Bribes can even come in cashless form, Smith continues.

“Even if you’re saying to somebody, if he’s a club player liaison manager, and you want to get close to the player, and you say … ‘do you like playing golf? There is a great tournament in Portugal, if you want to go down there, we’ll look after you. We’ll take you down there. We’ll take you and your wife down there and you can have a week in the Canary Islands afterwards.’”

‘Sit agents at the table’

Most top clubs have directors of football, who are in charge of transfers, which Smith says has helped the sport clean up its act.

“You have things like directors of football (today) who never existed before. So you’ve got another layer of complicitness. It was just the manager and the owner (previously),” he says.

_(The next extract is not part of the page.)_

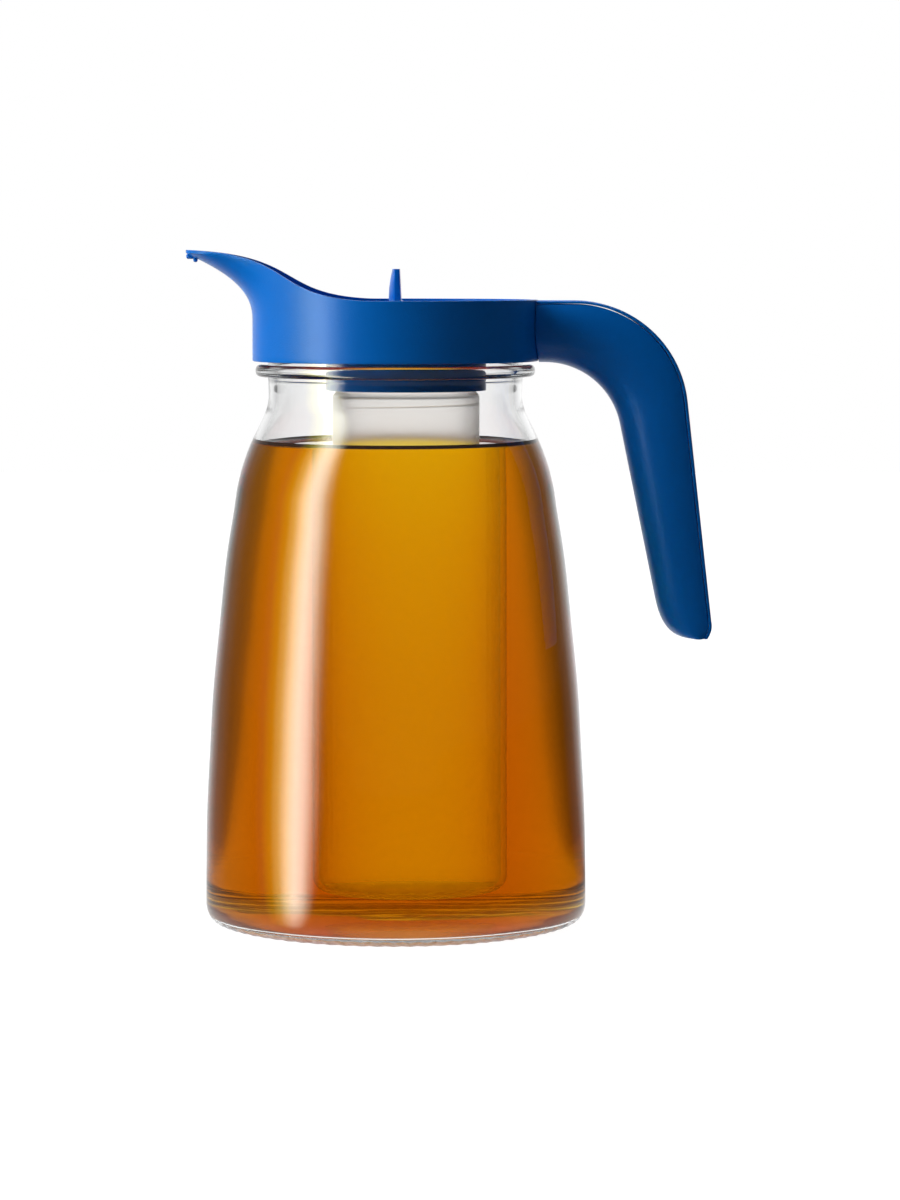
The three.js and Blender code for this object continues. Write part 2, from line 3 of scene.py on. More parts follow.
import bpy
import numpy as np
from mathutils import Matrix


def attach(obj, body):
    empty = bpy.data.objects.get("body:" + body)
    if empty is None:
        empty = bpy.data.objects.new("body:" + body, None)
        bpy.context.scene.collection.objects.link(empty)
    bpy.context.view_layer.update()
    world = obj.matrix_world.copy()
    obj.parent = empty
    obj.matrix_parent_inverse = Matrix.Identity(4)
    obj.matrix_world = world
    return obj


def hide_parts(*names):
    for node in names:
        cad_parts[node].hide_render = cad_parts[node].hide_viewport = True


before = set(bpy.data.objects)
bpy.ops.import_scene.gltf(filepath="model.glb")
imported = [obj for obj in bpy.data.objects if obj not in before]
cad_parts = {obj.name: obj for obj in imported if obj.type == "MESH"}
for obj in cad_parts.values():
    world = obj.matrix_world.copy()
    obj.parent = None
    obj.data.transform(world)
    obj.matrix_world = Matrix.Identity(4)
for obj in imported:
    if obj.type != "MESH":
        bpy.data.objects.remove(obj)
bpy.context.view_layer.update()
MM = 0.001


# The photographer's table and room: a white table, white paper behind, and one large soft lamp at
# the left whose near edge is sharp. The camera's side is dim, so blue surfaces there go navy.
def new_material(name):
    made = bpy.data.materials.new(name)
    made.use_nodes = True
    return made, made.node_tree.nodes, made.node_tree.links


def grey(nodes, level):
    made = nodes.new("ShaderNodeRGB")
    made.outputs[0].default_value = (level, level, level, 1)
    return made.outputs[0]


def ramped(nodes, links, value, start, end, low=0.0, high=1.0):
    """Low up to the start, high from the end on, and a straight line in between."""
    made = nodes.new("ShaderNodeMapRange")
    made.inputs["From Min"].default_value = start
    made.inputs["From Max"].default_value = end
    made.inputs["To Min"].default_value = low
    made.inputs["To Max"].default_value = high
    links.new(value, made.inputs["Value"])
    return made.outputs["Result"]


def worked_out(nodes, links, operation, *terms):
    """The result of a sum whose terms are numbers or sockets."""
    made = nodes.new("ShaderNodeMath")
    made.operation = operation
    for socket, term in zip(made.inputs, terms):
        if isinstance(term, (int, float)):
            socket.default_value = term
        else:
            links.new(term, socket)
    return made.outputs[0]


def picked(nodes, links, flag, otherwise, when):
    """One colour where the ray has the flag, and another one otherwise."""
    made = nodes.new("ShaderNodeMix")
    made.data_type = "RGBA"
    links.new(flag, made.inputs["Factor"])
    links.new(otherwise, made.inputs["A"])
    links.new(when, made.inputs["B"])
    return made.outputs["Result"]


def layered(nodes, links, share, under, over):
    """One surface with another one in its place, by a share that is a number or a socket."""
    made = nodes.new("ShaderNodeMixShader")
    if isinstance(share, float):
        made.inputs[0].default_value = share
    else:
        links.new(share, made.inputs[0])
    links.new(under.outputs[0], made.inputs[1])
    links.new(over.outputs[0], made.inputs[2])
    return made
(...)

Smith says that bringing in agents associations to help explain to football’s governing bodies how deals work and how processes such as third party ownership have developed around the world could help reduce the grey areas where unscrupulous operators look to bend the rules to their favour.

“Sit us at the table, because we know what’s going on,” Smith says.

After all, he adds, the biggest victims of corrupt agents, alongside fans and the clubs whose money is being diverted out of the game, are often the agents who play by the rules and want nothing to do with backhanders, bribes or chicanery.